AIM:
Repeat the lines of the data that follow, please, starting at the first and stopping after the one with "BRAID_LAY = 3.4".

INFORMATION SHOWN:

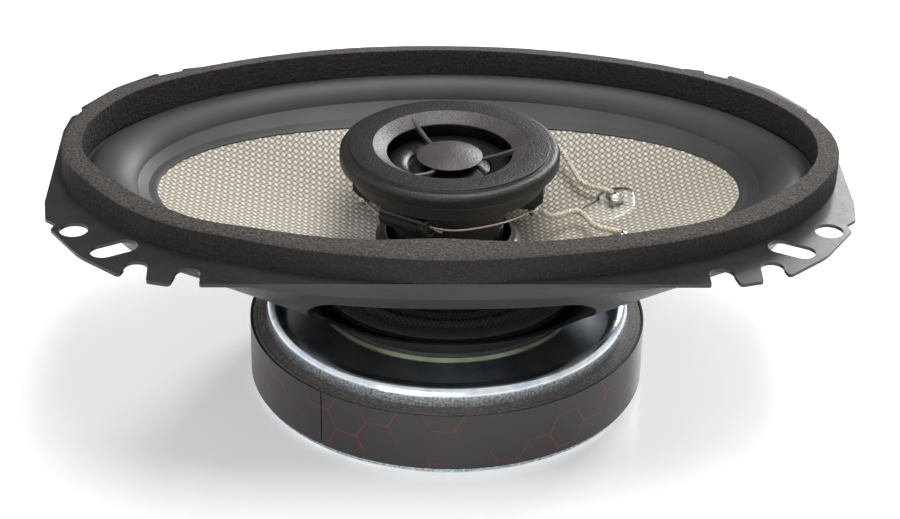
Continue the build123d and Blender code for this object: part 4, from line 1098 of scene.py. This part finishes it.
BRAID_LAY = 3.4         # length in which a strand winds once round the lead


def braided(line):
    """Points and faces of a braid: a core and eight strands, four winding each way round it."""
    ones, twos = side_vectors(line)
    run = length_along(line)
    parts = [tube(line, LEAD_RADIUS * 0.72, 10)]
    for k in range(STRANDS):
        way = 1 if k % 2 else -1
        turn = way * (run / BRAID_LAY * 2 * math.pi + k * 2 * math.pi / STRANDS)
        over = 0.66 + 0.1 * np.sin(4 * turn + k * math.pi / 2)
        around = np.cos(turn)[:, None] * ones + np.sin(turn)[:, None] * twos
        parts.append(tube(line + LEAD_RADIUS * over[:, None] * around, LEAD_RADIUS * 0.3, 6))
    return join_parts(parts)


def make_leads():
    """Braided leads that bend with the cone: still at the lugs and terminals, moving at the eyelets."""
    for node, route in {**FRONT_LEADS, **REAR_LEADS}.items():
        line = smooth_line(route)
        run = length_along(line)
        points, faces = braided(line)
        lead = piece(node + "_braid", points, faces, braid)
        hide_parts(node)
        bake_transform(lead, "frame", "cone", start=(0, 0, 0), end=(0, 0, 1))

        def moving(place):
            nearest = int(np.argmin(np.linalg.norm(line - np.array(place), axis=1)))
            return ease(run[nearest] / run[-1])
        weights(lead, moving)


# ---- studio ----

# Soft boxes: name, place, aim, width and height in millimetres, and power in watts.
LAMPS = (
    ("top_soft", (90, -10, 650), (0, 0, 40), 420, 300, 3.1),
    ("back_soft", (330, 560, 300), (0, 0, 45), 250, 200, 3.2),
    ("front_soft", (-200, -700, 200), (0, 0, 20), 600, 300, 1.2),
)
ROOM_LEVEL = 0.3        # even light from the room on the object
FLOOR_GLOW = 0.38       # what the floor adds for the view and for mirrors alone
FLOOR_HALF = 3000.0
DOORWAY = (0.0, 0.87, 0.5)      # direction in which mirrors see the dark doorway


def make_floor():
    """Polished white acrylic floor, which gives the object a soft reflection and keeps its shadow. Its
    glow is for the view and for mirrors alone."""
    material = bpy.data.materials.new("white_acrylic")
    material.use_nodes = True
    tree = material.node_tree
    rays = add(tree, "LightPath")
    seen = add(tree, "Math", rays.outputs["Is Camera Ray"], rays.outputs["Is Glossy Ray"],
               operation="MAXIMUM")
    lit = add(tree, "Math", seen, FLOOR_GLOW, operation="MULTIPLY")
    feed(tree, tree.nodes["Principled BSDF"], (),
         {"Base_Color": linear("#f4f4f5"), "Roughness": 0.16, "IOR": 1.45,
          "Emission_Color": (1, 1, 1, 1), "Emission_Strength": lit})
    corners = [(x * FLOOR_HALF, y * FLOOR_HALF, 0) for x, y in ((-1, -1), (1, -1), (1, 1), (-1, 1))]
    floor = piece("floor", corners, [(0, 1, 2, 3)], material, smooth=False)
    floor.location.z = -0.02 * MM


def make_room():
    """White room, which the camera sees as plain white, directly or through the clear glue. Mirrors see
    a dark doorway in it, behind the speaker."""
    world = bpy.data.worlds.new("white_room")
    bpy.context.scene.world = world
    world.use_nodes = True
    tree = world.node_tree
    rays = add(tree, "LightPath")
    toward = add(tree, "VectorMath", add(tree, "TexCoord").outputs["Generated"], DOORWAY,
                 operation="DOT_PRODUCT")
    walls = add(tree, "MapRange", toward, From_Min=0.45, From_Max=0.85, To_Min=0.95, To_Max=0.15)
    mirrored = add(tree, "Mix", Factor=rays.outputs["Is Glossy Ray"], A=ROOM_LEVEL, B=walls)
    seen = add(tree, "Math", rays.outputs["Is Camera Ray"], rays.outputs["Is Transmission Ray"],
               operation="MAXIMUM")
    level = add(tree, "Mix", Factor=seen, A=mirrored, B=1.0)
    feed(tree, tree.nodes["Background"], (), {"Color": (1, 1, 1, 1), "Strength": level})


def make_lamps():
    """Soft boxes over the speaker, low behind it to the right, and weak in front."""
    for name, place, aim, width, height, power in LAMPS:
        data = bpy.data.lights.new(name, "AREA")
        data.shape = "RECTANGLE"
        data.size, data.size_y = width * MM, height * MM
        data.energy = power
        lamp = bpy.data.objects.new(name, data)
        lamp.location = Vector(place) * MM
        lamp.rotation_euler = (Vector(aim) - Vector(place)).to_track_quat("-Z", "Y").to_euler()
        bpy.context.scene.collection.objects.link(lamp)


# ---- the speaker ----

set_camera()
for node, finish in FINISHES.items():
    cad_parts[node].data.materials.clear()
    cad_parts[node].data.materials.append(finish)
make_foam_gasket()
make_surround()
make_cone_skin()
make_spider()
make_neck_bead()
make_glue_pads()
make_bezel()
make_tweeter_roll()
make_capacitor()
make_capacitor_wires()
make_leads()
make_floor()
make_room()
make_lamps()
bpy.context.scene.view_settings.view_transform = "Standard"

OUTPUT:
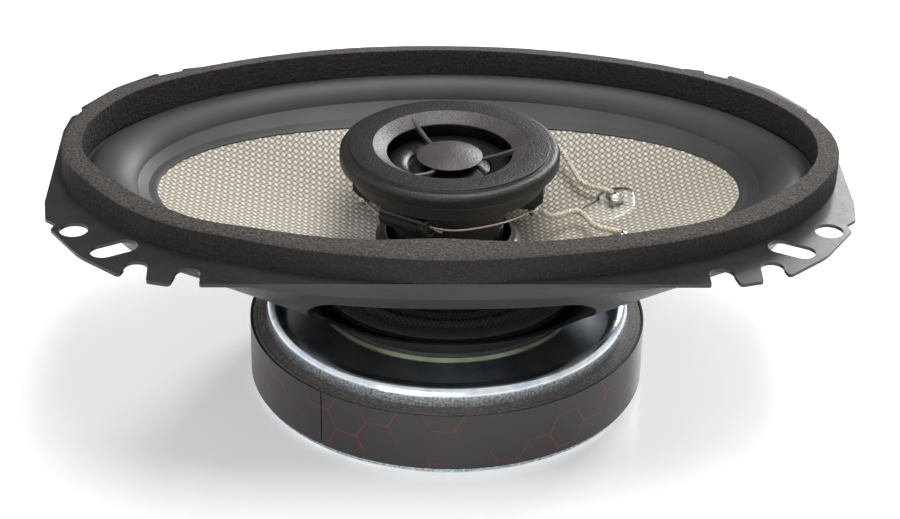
Continue the build123d and Blender code for this object: part 4, from line 1098 of scene.py. This part finishes it.
BRAID_LAY = 3.4         # length in which a strand winds once round the lead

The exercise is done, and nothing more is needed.